+++ DATA EXTRACT
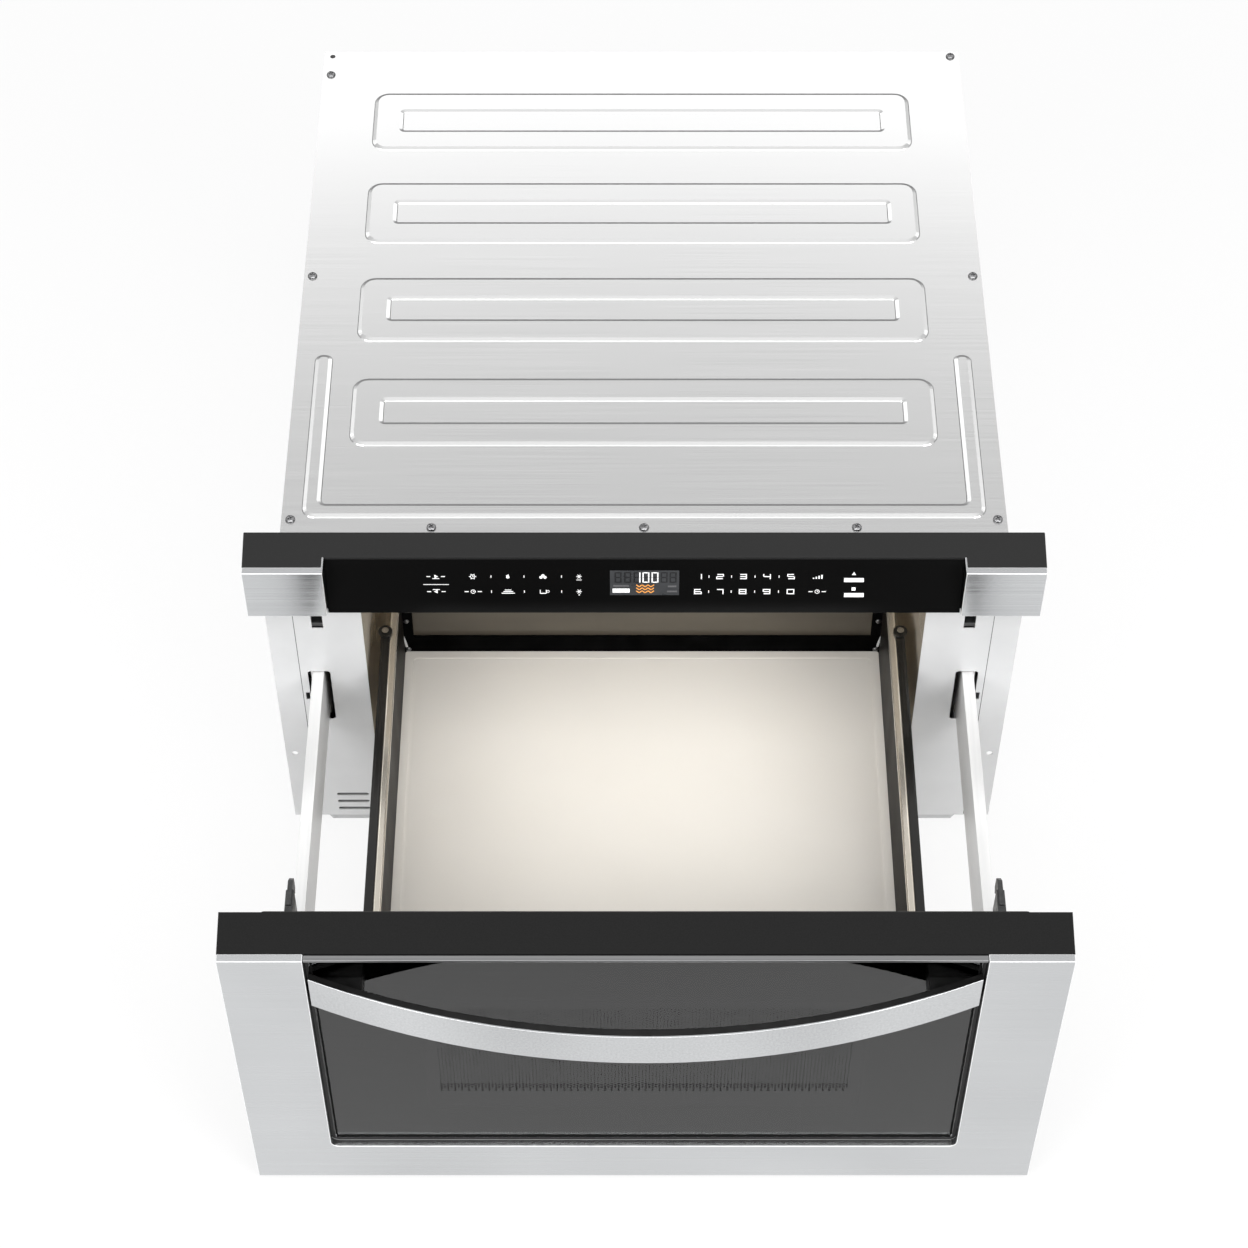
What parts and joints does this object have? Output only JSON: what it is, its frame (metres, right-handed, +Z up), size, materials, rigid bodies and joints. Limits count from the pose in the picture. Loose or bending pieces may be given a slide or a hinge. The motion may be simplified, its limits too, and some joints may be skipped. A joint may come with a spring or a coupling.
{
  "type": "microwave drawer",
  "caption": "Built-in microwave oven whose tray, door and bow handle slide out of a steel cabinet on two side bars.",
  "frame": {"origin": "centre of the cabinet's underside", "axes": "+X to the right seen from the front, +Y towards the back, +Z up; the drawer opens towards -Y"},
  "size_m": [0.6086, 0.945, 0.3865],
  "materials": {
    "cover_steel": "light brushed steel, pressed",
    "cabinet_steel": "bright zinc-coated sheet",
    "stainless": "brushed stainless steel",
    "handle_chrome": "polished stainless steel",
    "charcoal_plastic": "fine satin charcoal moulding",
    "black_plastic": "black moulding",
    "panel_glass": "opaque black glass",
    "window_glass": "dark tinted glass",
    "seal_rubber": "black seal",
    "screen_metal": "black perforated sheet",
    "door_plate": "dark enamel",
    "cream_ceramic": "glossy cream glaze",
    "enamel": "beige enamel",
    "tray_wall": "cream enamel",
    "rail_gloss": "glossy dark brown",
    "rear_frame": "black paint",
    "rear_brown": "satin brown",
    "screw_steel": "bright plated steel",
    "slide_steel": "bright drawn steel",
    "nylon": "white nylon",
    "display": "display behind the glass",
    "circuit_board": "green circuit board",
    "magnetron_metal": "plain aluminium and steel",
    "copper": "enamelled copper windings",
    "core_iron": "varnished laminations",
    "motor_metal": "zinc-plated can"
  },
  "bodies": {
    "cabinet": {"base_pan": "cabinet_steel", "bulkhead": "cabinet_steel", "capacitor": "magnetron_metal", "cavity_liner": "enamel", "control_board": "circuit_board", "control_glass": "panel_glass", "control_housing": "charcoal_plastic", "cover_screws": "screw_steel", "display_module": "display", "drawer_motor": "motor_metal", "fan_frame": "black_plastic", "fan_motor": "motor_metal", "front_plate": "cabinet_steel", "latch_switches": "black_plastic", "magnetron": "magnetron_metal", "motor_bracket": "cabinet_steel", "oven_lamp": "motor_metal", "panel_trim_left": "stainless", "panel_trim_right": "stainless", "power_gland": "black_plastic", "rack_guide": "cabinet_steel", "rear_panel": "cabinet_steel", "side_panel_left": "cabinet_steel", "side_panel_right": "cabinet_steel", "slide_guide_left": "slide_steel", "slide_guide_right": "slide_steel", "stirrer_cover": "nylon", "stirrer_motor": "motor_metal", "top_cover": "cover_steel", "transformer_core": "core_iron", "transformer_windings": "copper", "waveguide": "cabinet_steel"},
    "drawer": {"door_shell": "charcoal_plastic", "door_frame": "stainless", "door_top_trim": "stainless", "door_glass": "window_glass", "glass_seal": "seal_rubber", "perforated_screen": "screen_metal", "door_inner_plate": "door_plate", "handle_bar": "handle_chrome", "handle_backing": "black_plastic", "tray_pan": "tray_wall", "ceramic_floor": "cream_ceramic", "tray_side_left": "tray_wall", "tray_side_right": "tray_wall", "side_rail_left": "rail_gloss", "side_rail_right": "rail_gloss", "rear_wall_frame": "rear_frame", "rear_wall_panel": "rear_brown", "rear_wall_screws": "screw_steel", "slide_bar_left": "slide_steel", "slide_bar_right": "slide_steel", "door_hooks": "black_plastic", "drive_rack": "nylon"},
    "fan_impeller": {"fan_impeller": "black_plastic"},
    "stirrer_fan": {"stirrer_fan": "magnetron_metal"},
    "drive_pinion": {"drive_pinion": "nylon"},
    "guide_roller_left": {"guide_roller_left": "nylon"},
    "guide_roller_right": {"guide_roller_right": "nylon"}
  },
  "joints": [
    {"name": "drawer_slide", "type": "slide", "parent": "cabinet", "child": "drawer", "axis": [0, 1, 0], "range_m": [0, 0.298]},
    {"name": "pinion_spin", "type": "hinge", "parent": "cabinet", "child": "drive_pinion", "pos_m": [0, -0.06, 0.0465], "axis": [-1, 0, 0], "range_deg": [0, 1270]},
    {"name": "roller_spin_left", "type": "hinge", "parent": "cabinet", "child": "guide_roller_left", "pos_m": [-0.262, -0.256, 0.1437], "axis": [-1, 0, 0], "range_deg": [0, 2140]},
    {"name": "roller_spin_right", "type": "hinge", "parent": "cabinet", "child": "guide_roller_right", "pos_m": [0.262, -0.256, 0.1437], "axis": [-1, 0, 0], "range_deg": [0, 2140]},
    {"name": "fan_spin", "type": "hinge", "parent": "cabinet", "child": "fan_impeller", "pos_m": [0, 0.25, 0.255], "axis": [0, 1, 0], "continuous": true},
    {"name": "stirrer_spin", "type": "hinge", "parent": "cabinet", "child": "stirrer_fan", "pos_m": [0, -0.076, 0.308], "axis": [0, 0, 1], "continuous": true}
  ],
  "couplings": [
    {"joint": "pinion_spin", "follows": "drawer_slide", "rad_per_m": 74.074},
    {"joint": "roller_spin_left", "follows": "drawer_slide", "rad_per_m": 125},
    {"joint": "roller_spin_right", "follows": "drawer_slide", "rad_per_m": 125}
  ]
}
++++++
YOUR OBJECTIVE: List all lines where "joints" occurs.

THE SOLUTION:
What parts and joints does this object have? Output only JSON: what it is, its frame (metres, right-handed, +Z up), size, materials, rigid bodies and joints. Limits count from the pose in the picture. Loose or bending pieces may be given a slide or a hinge. The motion may be simplified, its limits too, and some joints may be skipped. A joint may come with a spring or a coupling.
  "joints": [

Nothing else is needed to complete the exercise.